Comme les Dao croient à l’existence d’un autre monde, celui des âmes, les funérailles comportent un rite spécial consistant à “raccompagner l’âme du défunt jusqu’au pays d’origine qui est Dương Châu”.

Selon la contume des Dao, il y a trois modes de funérailles : inhumation, incinération et funérailles “aériennes”. Le lieu d’incinération est choisi par le thầy tào. On pose le cercueil sur neuf couches de bois sec disposées en forme de cage. C’est au thầy tào d’y mettre le feu. Cette coutume se pratique surtout chez les Dao à Tunique longue et de façon moins courante chez les Dao à Pantalon blanc. Les funérailles “aériennes” sont réservées aux gens qui meurent à une heure néfaste. Le cercueil est fait de planches ou de tiges de bambous, assemblées à claire-voie et déposé sur une étagère à 2m du sol. Au bout d’un an, on recueille les os dans une jarre qui sera inhumée. Cette coutume est souvent pratiquée chez les Dao aux sapèques.

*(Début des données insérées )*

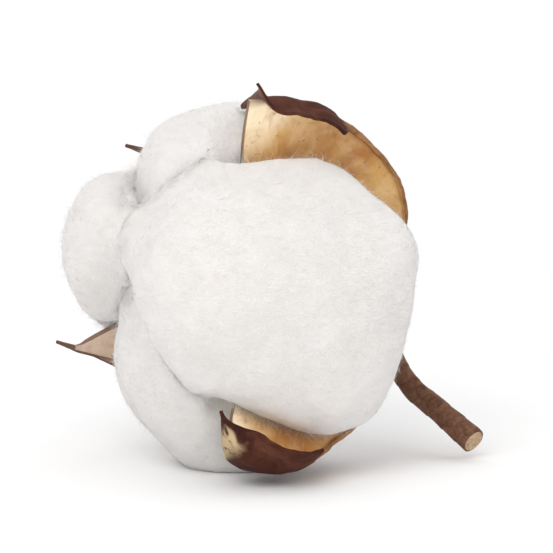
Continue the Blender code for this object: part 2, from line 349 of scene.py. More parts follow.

Sauf chez les Dao à Tunique et les Dao à Pantalon blanc où l’on a coutume de construire des maisons funéraires, les tombes Dao sont gérénalement marquées par des blocs de pierre blanche plantés de façon à former un petit menhir du côté de la tête du mort et un petit dolmen du côté des pieds.

Vie spirituelle :

Les Dao pratiquent le culte des ancêtres chez eux ou à la maison du chef du lignage. Ils adorent aussi Bàn Vương (Chẩu Đàng) l’ancêtres mythique commun à leur ethnie.

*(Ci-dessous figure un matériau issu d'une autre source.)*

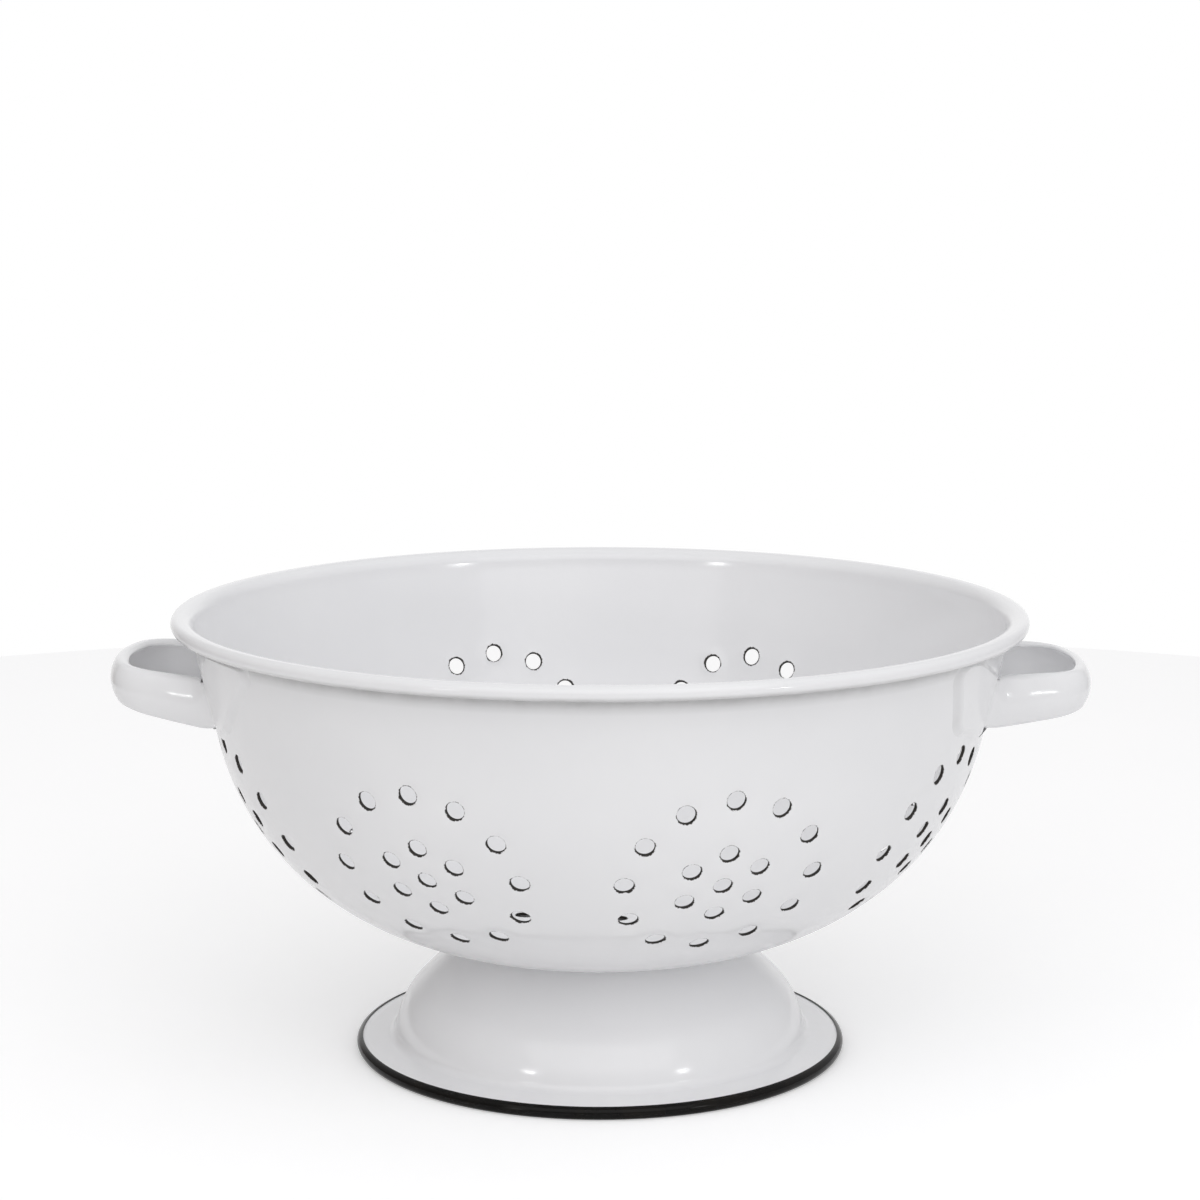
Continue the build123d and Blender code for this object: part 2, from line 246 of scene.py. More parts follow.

Dans la vie spirituelle des Dao, l’influence des trois religions est assez profonde, en particulier celle du Taoïsme qui se manifeste nettement dans les fêtes saisonnières ou dans les séances de prière pour implorer la protection divine quand se produit un événement : maladie, accouchement, funérailles, calamité naturelle.

Les arts et la littérature folkloriques meublent heureusement la vie intellectuelle des Dao. Depuis longtemps, les Dao utilisent l’écriture chinoise (mais prononcée à la manière Dao) pour copier des livres de culte, des généalogies, transcrire des contes rimés et d’autres traditions orales. Les principaux genres sont : vieux contes, contes humoristiques, fables, devinettes, chansons populaires avec un contenu riche et esvocateur. Parmi les chansons folkloriques, les plus populaires sont les pả dung, sorte de chants alternés lyriques. Les contes Dao ont été recueillis et édités.

Le décor des étoffes Dao témoigne de l’habileté et du goût des femmes Dao qui brodent, avec des fils richement colorés, des motifs réalistes : animaux, végétaux, motifs figurant des instruments aratoires, des personnages, de lettres.